SUPPLIED MATERIAL —
------
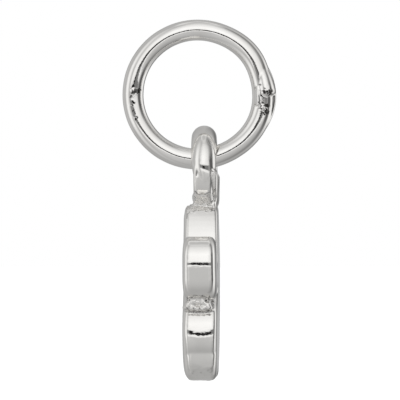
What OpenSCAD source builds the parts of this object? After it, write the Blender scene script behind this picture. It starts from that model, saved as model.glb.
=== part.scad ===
// Paw print pendant: a cast silver paw charm hanging by its eye from a soldered round jump ring.
// Millimetres, +Z up. The chain runs through the jump ring along X and the paw faces -Y.
// The origin is where the pendant hangs: the inner top of the jump ring.

/* [Jump ring] */
// Diameter of the round wire
wire_d = 1.0; // [0.9:0.05:1.0]
// Outside diameter of the ring
ring_od = 7.15; // [7.0:0.05:8.0]
// How far the bead of solder stands out past the ring's outer edge
solder_rise = 0.2; // [0.1:0.05:0.3]
// Diameter of the bead of solder
solder_d = 1.2; // [1.1:0.05:1.4]
// Where the ring is soldered, as an angle above its widest point at the back
solder_angle = 4.5; // [0:0.5:20]

/* [Eye] */
// Outside diameter of the cast eye
eye_od = 4.0; // [3.9:0.05:4.1]
// Diameter of the hole through the eye
eye_hole_d = 2.0; // [1.9:0.05:2.1]
// Thickness of the eye from front to back
eye_t = 1.2; // [1.1:0.05:1.3]
// Space between the jump ring's wire and the top of the hole
eye_gap = 0.1; // [0.08:0.01:0.15]

/* [Paw] */
// Width over the outer toes
paw_w = 9.0; // [8.8:0.02:9.2]
// Height from the tops of the inner toes to the bottom of the pad
paw_h = 8.33; // [8.2:0.01:8.5]
// Thickness of the pad from the flat back to the crown of its front
pad_t = 1.62; // [1.4:0.02:1.8]
// Thickness of the toes from the flat back to the crowns of their fronts
toe_t = 1.58; // [1.4:0.02:1.8]
// How far the flat back lies behind the jump ring's middle plane
back_y = 0.95; // [0.9:0.01:1.0]

/* [Rounding] */
// How far back from the front the polished edges start to round over
round_depth = 0.3; // [0.2:0.05:0.4]
// How far in from the outline that rounding reaches
round_reach = 0.4; // [0.3:0.05:0.65]
// Rise of each crown above the rounded edge
crown = 0.06; // [0.02:0.01:0.1]
// Rounding of the edge at the flat back
back_round = 0.2; // [0.1:0.01:0.25]

/* [Hidden] */

// The jump ring lies in the YZ plane with its inner top at the origin.
ring_r = (ring_od - wire_d) / 2;
ring_z = -(ring_od / 2 - wire_d);
wire_bottom_z = ring_z - ring_r;

// The eye lies in the XZ plane and hangs on the bottom of the wire.
eye_y = back_y - eye_t / 2;
eye_wall = (eye_od - eye_hole_d) / 2;
eye_z = wire_bottom_z + wire_d / 2 + eye_gap - eye_hole_d / 2;

// The inner toes tuck up under the eye, and all else in the paw is placed down from their tops.
toe_top = eye_z - 0.447 * eye_od;
pad_bottom = toe_top - paw_h;

// Each toe is drawn round a few discs: x, z and radius of each.
inner_toe = [[0.80, toe_top - 0.78, 0.78], [1.12, toe_top - 2.09, 1.14]];
outer_toe = [
    [paw_w / 2 - 1.13, toe_top - 2.57, 1.1],
    [paw_w / 2 - 1.10, toe_top - 2.78, 1.1],
    [paw_w / 2 - 1.20, toe_top - 3.36, 1.1],
    [2.95, toe_top - 3.41, 1.05]
];

// The pad is a dome under the toes that widens to each side, with two lobes and a middle at the bottom.
pad_dome = [0, toe_top - 4.91, 2.1];
side_lobe = [1.85, pad_bottom + 2.168, 1.75];
low_lobe = [1.976, pad_bottom + 1.3, 1.3];
low_middle = [0, pad_bottom + 1.868, 1.7];

// The ground between the toes and the pad lies this far behind the toes' crowns.
ground_drop = 0.65;
ground_r = 2.3;
ground_z = toe_top - 3.2;

// The cast neck fills the corner where the eye meets the inner toes, and runs to a point between them.
neck_top = [1.10, eye_z - 1.3];
neck_bottom = [1.24, toe_top - 0.2];
neck_point = toe_top - 1.0;
neck_t = 1.1;

// Points along a quarter of an ellipse from angle a to angle b about a centre.
function quarter(centre, reach, depth, a, b, steps) =
    [for (i = [0 : steps])
        let (turn = a + (b - a) * i / steps)
        [centre[0] + reach * cos(turn), centre[1] + depth * sin(turn)]];

// A round pillow with its back flat on z = 0, a small round at the back edge and a crowned front.
module pillow(r, t) {
    edge_z = t - crown;
    rotate_extrude($fn = 36)
        polygon(concat(
            [[0, 0]],
            quarter([r - back_round, back_round], back_round, back_round, -90, 0, 2),
            quarter([r - round_reach, edge_z - round_depth], round_reach, round_depth, 0, 90, 5),
            [[(r - round_reach) / 2, t - crown / 4], [0, t]]
        ));
}

// Puts a pillow on the back plane at a disc [x, z, radius], its crown towards the front.
module pillow_at(disc, t) {
    translate([disc[0], back_y, disc[1]])
        rotate([90, 0, 0])
            pillow(disc[2], t);
}

// Pillows at some discs and all that lies between them.
module egg(discs, t) {
    hull()
        for (disc = discs)
            pillow_at(disc, t);
}

// A flat plate in the XZ plane that reaches t forward from the back plane.
module plate(t) {
    translate([0, back_y, 0])
        rotate([90, 0, 0])
            linear_extrude(t)
                children();
}

// The cast eye: a ring of rounded section with its axis along Y.
module eye() {
    flat = eye_t - eye_wall;
    translate([0, eye_y, eye_z])
        rotate([90, 0, 0])
            rotate_extrude($fn = 96)
                translate([(eye_od - eye_wall) / 2, 0])
                    union() {
                        for (side = [-1, 1])
                            translate([0, side * flat / 2])
                                circle(d = eye_wall, $fn = 48);
                        square([eye_wall, flat], center = true);
                    }
}

// The solid corner of metal between the eye and the tops of the inner toes.
module neck() {
    translate([0, -(eye_t - neck_t) / 2, 0])
        plate(neck_t)
            polygon([
                [-neck_top[0], neck_top[1]],
                [neck_top[0], neck_top[1]],
                [neck_bottom[0], neck_bottom[1]],
                [0, neck_point],
                [-neck_bottom[0], neck_bottom[1]]
            ]);
}

// The lower ground that joins the toes and the pad behind their rounded fronts.
module ground() {
    plate(toe_t - ground_drop)
        translate([0, ground_z])
            circle(r = ground_r, $fn = 96);
}

module toes() {
    for (side = [0, 1])
        mirror([side, 0, 0]) {
            egg(inner_toe, toe_t);
            egg(outer_toe, toe_t);
        }
}

module pad() {
    egg([pad_dome, side_lobe, [-side_lobe[0], side_lobe[1], side_lobe[2]]], pad_t);
    pillow_at(low_middle, pad_t);
    for (side = [0, 1])
        mirror([side, 0, 0])
            pillow_at(low_lobe, pad_t);
}

// One casting: eye, neck, four toes and the pad.
module paw_charm() {
    color("silver")
        union() {
            eye();
            neck();
            ground();
            toes();
            pad();
        }
}

// Round wire bent to a circle, closed by a bead of solder.
module jump_ring() {
    bead_r = ring_od / 2 + solder_rise - solder_d / 2;
    color("gainsboro")
        translate([0, 0, ring_z])
            rotate([0, 90, 0])
                union() {
                    rotate_extrude($fn = 128)
                        translate([ring_r, 0])
                            circle(d = wire_d, $fn = 64);
                    rotate([0, 0, 90 + solder_angle])
                        translate([bead_r, 0, 0])
                            sphere(d = solder_d, $fn = 64);
                }
}

jump_ring();
paw_charm();
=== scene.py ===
"""Paw print pendant: polished silver, a soldered jump ring and a cast paw charm.

Pieces are modelled a thousand times their size, one unit to a millimetre, and brought down at the end.
"""

import math

import bpy
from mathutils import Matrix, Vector, noise


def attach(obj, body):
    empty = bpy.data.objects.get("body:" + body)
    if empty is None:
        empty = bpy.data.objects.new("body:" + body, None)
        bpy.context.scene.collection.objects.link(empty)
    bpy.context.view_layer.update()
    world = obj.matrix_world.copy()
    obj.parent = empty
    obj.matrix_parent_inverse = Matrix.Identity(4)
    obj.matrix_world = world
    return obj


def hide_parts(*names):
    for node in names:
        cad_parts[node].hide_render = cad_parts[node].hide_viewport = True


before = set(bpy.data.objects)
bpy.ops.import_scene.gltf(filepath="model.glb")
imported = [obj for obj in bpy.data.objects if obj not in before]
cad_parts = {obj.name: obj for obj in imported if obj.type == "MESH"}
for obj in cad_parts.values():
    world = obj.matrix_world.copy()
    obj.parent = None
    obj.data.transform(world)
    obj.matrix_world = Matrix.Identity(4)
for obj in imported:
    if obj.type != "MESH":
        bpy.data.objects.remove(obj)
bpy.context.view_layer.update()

bl_info = {
    "name": "Paw print pendant",
    "version": (1, 0, 0),
    "blender": (4, 5, 0),
    "location": "View3D > Sidebar > Pendant",
    "description": "Makes the jump ring, the cast paw charm and the studio round them",
    "category": "Add Mesh",
}

MM = 0.001
PER_MM = 1000.0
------
Set down, exactly and alone, the run of lines from the line that has "and the pad." to the line that has "for node in".

// One casting: eye, neck, four toes and the pad.
module paw_charm() {
    color("silver")
        union() {
            eye();
            neck();
            ground();
            toes();
            pad();
        }
}

// Round wire bent to a circle, closed by a bead of solder.
module jump_ring() {
    bead_r = ring_od / 2 + solder_rise - solder_d / 2;
    color("gainsboro")
        translate([0, 0, ring_z])
            rotate([0, 90, 0])
                union() {
                    rotate_extrude($fn = 128)
                        translate([ring_r, 0])
                            circle(d = wire_d, $fn = 64);
                    rotate([0, 0, 90 + solder_angle])
                        translate([bead_r, 0, 0])
                            sphere(d = solder_d, $fn = 64);
                }
}

jump_ring();
paw_charm();
=== scene.py ===
"""Paw print pendant: polished silver, a soldered jump ring and a cast paw charm.

Pieces are modelled a thousand times their size, one unit to a millimetre, and brought down at the end.
"""

import math

import bpy
from mathutils import Matrix, Vector, noise


def attach(obj, body):
    empty = bpy.data.objects.get("body:" + body)
    if empty is None:
        empty = bpy.data.objects.new("body:" + body, None)
        bpy.context.scene.collection.objects.link(empty)
    bpy.context.view_layer.update()
    world = obj.matrix_world.copy()
    obj.parent = empty
    obj.matrix_parent_inverse = Matrix.Identity(4)
    obj.matrix_world = world
    return obj


def hide_parts(*names):
    for node in names:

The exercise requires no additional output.